TASK PROMPT » Below is a listing; copy all of it exactly.

DATASET EXTRACT »
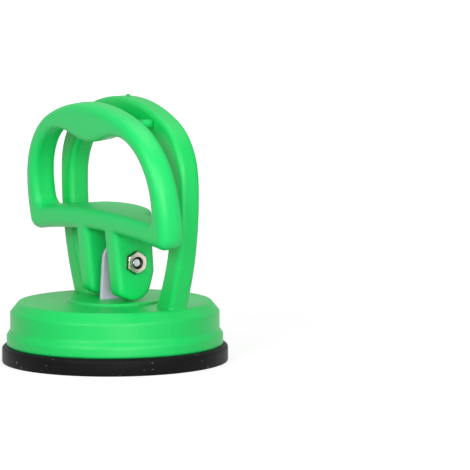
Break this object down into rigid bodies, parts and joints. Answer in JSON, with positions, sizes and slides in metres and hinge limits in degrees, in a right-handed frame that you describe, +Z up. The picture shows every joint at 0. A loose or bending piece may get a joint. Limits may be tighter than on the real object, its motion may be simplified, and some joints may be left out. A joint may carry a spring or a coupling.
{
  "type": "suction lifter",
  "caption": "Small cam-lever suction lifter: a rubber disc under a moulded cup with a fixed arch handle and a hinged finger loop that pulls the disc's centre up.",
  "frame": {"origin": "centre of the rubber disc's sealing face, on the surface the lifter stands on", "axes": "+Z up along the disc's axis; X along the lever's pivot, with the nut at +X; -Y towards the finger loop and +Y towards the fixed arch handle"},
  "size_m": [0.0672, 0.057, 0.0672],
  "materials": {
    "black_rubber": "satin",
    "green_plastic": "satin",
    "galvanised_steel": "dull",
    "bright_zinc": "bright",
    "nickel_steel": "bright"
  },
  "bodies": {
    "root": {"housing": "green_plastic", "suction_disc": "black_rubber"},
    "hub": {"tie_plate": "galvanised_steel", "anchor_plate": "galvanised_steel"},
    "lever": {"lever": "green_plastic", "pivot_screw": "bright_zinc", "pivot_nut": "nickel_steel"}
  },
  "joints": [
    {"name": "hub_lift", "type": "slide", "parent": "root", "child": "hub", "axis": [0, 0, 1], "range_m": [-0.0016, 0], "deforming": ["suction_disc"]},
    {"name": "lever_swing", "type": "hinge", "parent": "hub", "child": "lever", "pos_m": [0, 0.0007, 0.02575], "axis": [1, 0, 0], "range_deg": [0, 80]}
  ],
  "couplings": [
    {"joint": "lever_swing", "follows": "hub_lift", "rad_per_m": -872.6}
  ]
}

TASK ANSWER »
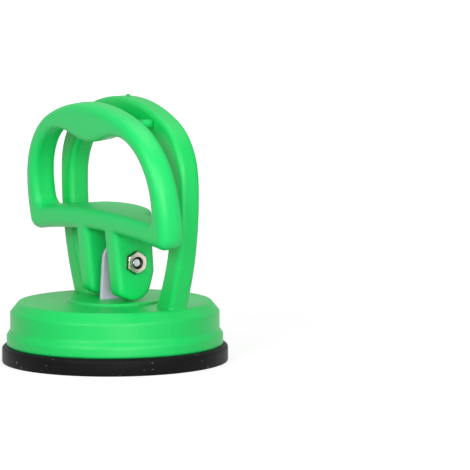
Break this object down into rigid bodies, parts and joints. Answer in JSON, with positions, sizes and slides in metres and hinge limits in degrees, in a right-handed frame that you describe, +Z up. The picture shows every joint at 0. A loose or bending piece may get a joint. Limits may be tighter than on the real object, its motion may be simplified, and some joints may be left out. A joint may carry a spring or a coupling.
{
  "type": "suction lifter",
  "caption": "Small cam-lever suction lifter: a rubber disc under a moulded cup with a fixed arch handle and a hinged finger loop that pulls the disc's centre up.",
  "frame": {"origin": "centre of the rubber disc's sealing face, on the surface the lifter stands on", "axes": "+Z up along the disc's axis; X along the lever's pivot, with the nut at +X; -Y towards the finger loop and +Y towards the fixed arch handle"},
  "size_m": [0.0672, 0.057, 0.0672],
  "materials": {
    "black_rubber": "satin",
    "green_plastic": "satin",
    "galvanised_steel": "dull",
    "bright_zinc": "bright",
    "nickel_steel": "bright"
  },
  "bodies": {
    "root": {"housing": "green_plastic", "suction_disc": "black_rubber"},
    "hub": {"tie_plate": "galvanised_steel", "anchor_plate": "galvanised_steel"},
    "lever": {"lever": "green_plastic", "pivot_screw": "bright_zinc", "pivot_nut": "nickel_steel"}
  },
  "joints": [
    {"name": "hub_lift", "type": "slide", "parent": "root", "child": "hub", "axis": [0, 0, 1], "range_m": [-0.0016, 0], "deforming": ["suction_disc"]},
    {"name": "lever_swing", "type": "hinge", "parent": "hub", "child": "lever", "pos_m": [0, 0.0007, 0.02575], "axis": [1, 0, 0], "range_deg": [0, 80]}
  ],
  "couplings": [
    {"joint": "lever_swing", "follows": "hub_lift", "rad_per_m": -872.6}
  ]
}